[Begin Dataset excerpt]

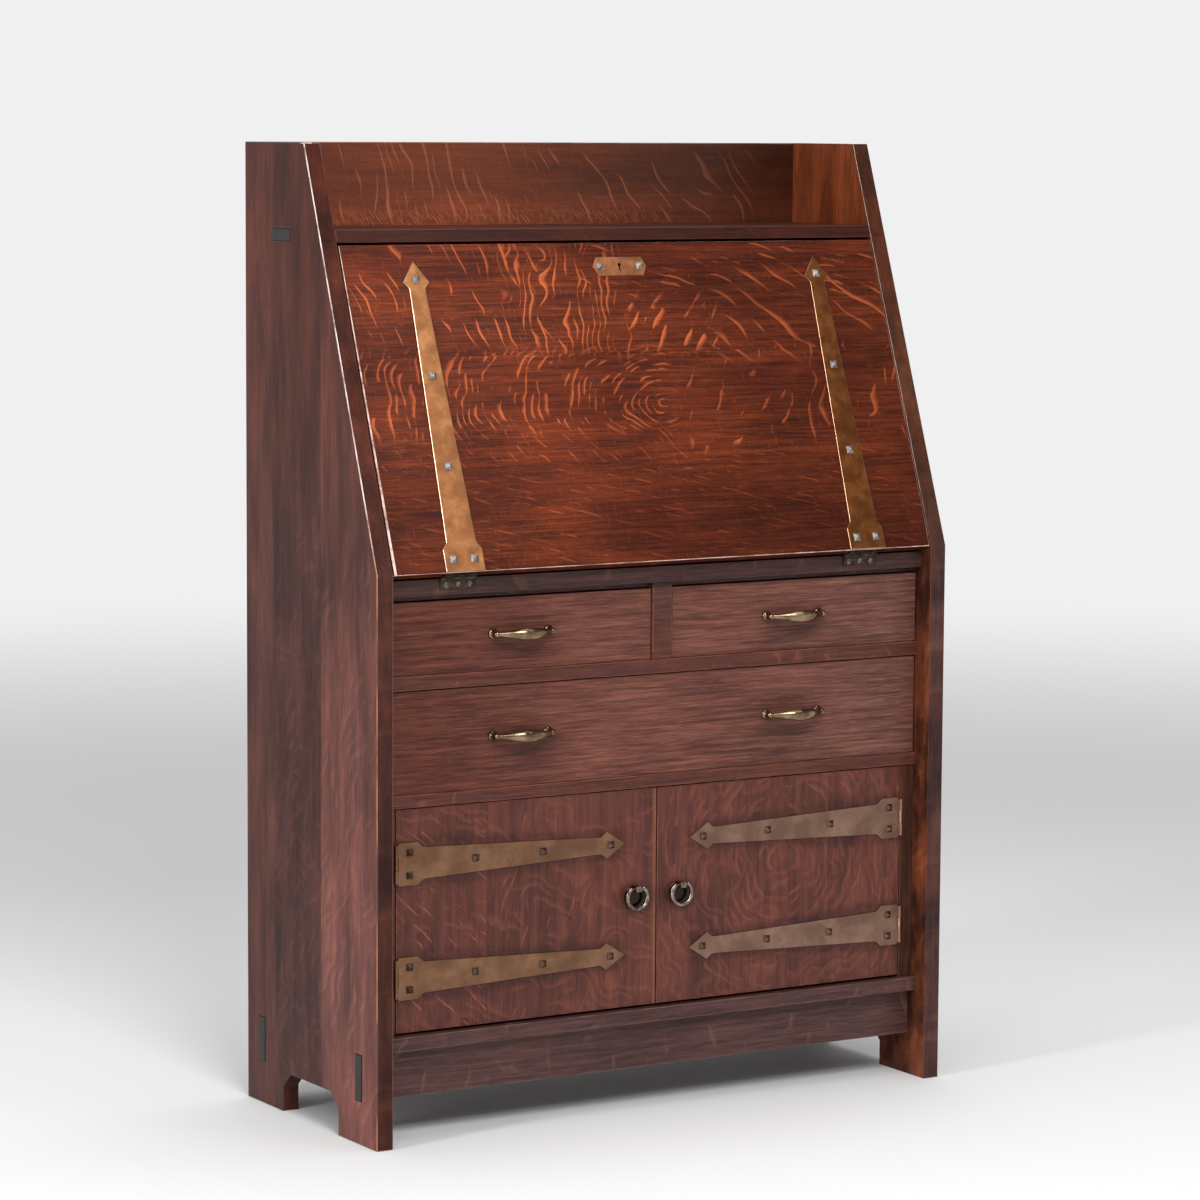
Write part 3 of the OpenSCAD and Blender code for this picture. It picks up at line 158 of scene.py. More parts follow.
# Oak. The scales are in waves a metre along the grain, across it and through the board
CLOUDS = (6, 15, 15)
STREAKS = (8, 210, 210)
FIBRES = (36, 900, 900)
PORES = (70, 1900, 1900)
RUBS = (22, 60, 60)
NEXT_BOARD = 5.3        # how far the noise jumps from one glued board to the next
NEXT_FIGURE = 1.7       # how far it jumps from one flow of rays to the next
NEXT_RAY = 3.7          # how far it jumps from one line of a flow to the next
SEAM = 0.0009           # half the width of the dark seam at a glue line, metres
SEAM_TONE = 0.72        # brightness in the middle of that seam
PORE_DEPTH = 0.00018    # metres


def inside(net, u, v, zone):
    """1 inside a box (low u, high u, low v, high v, softness) and 0 outside it."""
    u0, u1, v0, v1, soft = zone
    return net.mul(net.step(u, u0 - soft, u0 + soft), net.step(u, u1 + soft, u1 - soft),
                   net.step(v, v0 - soft, v0 + soft), net.step(v, v1 + soft, v1 - soft))


def figure(net, u, v, board, zone=None, slope=(1, 0), centre=None, gap=0.012, wander=3.0, size=0.06,
           thin=0.06, wide=0.35, breaks=30.0, share=0.4, power=1.0):
    """Medullary rays of one flow. They lie along the level lines of a field: across slope, or in rings
    round centre (u, v, stretch), both bent by noise. gap is the distance between lines, of which rays
    fill from thin to wide. breaks is how often a line breaks, and share how much of it is ray. A ray
    has one crisp edge, and tapers at its ends."""
    flat = net.join(u, v, 0.0)
    phase = net.mul(net.noise(flat, 1 / size, board, 1.5, 0.45), wander)
    if centre:
        across = net.mul(net.minus(u, centre[0]), 1 / centre[2])
        phase = net.sum(phase, net.mul(net.reach(across, net.minus(v, centre[1])), 1 / gap))
    else:
        phase = net.sum(phase, net.mul(u, slope[0] / gap), net.mul(v, slope[1] / gap))
    line = net.math("FLOOR", phase)
    place = net.minus(phase, line)
    piece = net.noise(flat, breaks, net.sum(net.mul(line, NEXT_RAY), board), 2.0)
    start = 0.6 - 0.22 * share
    width = net.step(piece, start, start + 0.16, thin, wide)
    crisp_edge = net.step(place, 0.0, 0.08)
    soft_edge = net.step(place, net.mul(width, 0.15), width, 1.0, 0.0)
    rays = net.mul(crisp_edge, soft_edge, net.step(piece, start, start + 0.07), power)
    if zone:
        rays = net.mul(rays, inside(net, u, v, zone))
    return rays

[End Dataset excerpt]

— Stated goal —
Copy all of the data. Keep every word exactly as it is.

— Correct response —
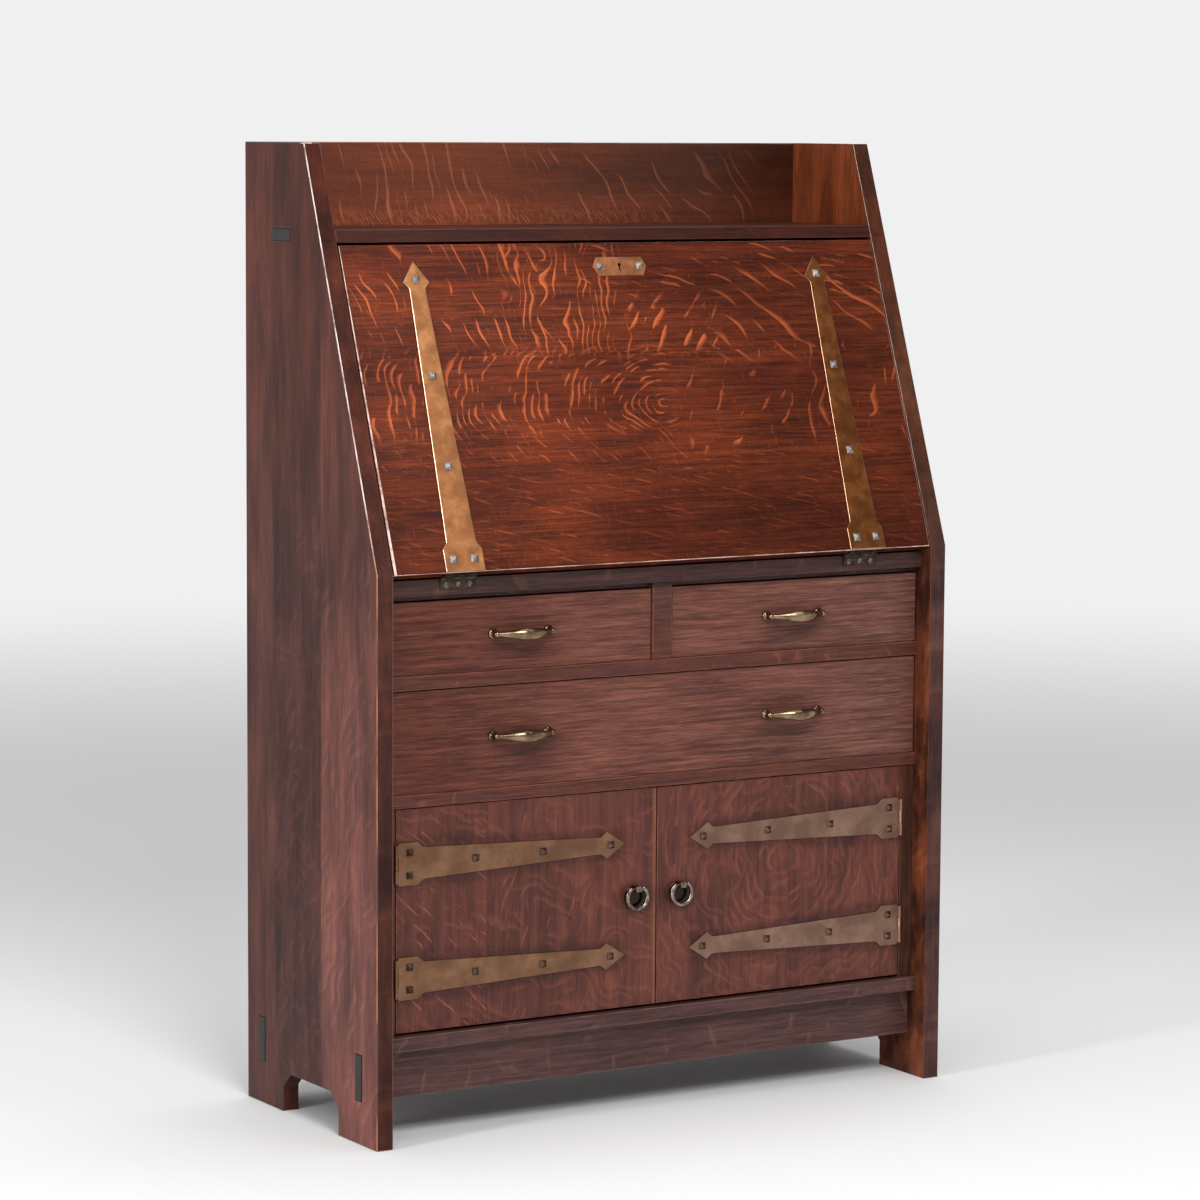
Write part 3 of the OpenSCAD and Blender code for this picture. It picks up at line 158 of scene.py. More parts follow.
# Oak. The scales are in waves a metre along the grain, across it and through the board
CLOUDS = (6, 15, 15)
STREAKS = (8, 210, 210)
FIBRES = (36, 900, 900)
PORES = (70, 1900, 1900)
RUBS = (22, 60, 60)
NEXT_BOARD = 5.3        # how far the noise jumps from one glued board to the next
NEXT_FIGURE = 1.7       # how far it jumps from one flow of rays to the next
NEXT_RAY = 3.7          # how far it jumps from one line of a flow to the next
SEAM = 0.0009           # half the width of the dark seam at a glue line, metres
SEAM_TONE = 0.72        # brightness in the middle of that seam
PORE_DEPTH = 0.00018    # metres


def inside(net, u, v, zone):
    """1 inside a box (low u, high u, low v, high v, softness) and 0 outside it."""
    u0, u1, v0, v1, soft = zone
    return net.mul(net.step(u, u0 - soft, u0 + soft), net.step(u, u1 + soft, u1 - soft),
                   net.step(v, v0 - soft, v0 + soft), net.step(v, v1 + soft, v1 - soft))


def figure(net, u, v, board, zone=None, slope=(1, 0), centre=None, gap=0.012, wander=3.0, size=0.06,
           thin=0.06, wide=0.35, breaks=30.0, share=0.4, power=1.0):
    """Medullary rays of one flow. They lie along the level lines of a field: across slope, or in rings
    round centre (u, v, stretch), both bent by noise. gap is the distance between lines, of which rays
    fill from thin to wide. breaks is how often a line breaks, and share how much of it is ray. A ray
    has one crisp edge, and tapers at its ends."""
    flat = net.join(u, v, 0.0)
    phase = net.mul(net.noise(flat, 1 / size, board, 1.5, 0.45), wander)
    if centre:
        across = net.mul(net.minus(u, centre[0]), 1 / centre[2])
        phase = net.sum(phase, net.mul(net.reach(across, net.minus(v, centre[1])), 1 / gap))
    else:
        phase = net.sum(phase, net.mul(u, slope[0] / gap), net.mul(v, slope[1] / gap))
    line = net.math("FLOOR", phase)
    place = net.minus(phase, line)
    piece = net.noise(flat, breaks, net.sum(net.mul(line, NEXT_RAY), board), 2.0)
    start = 0.6 - 0.22 * share
    width = net.step(piece, start, start + 0.16, thin, wide)
    crisp_edge = net.step(place, 0.0, 0.08)
    soft_edge = net.step(place, net.mul(width, 0.15), width, 1.0, 0.0)
    rays = net.mul(crisp_edge, soft_edge, net.step(piece, start, start + 0.07), power)
    if zone:
        rays = net.mul(rays, inside(net, u, v, zone))
    return rays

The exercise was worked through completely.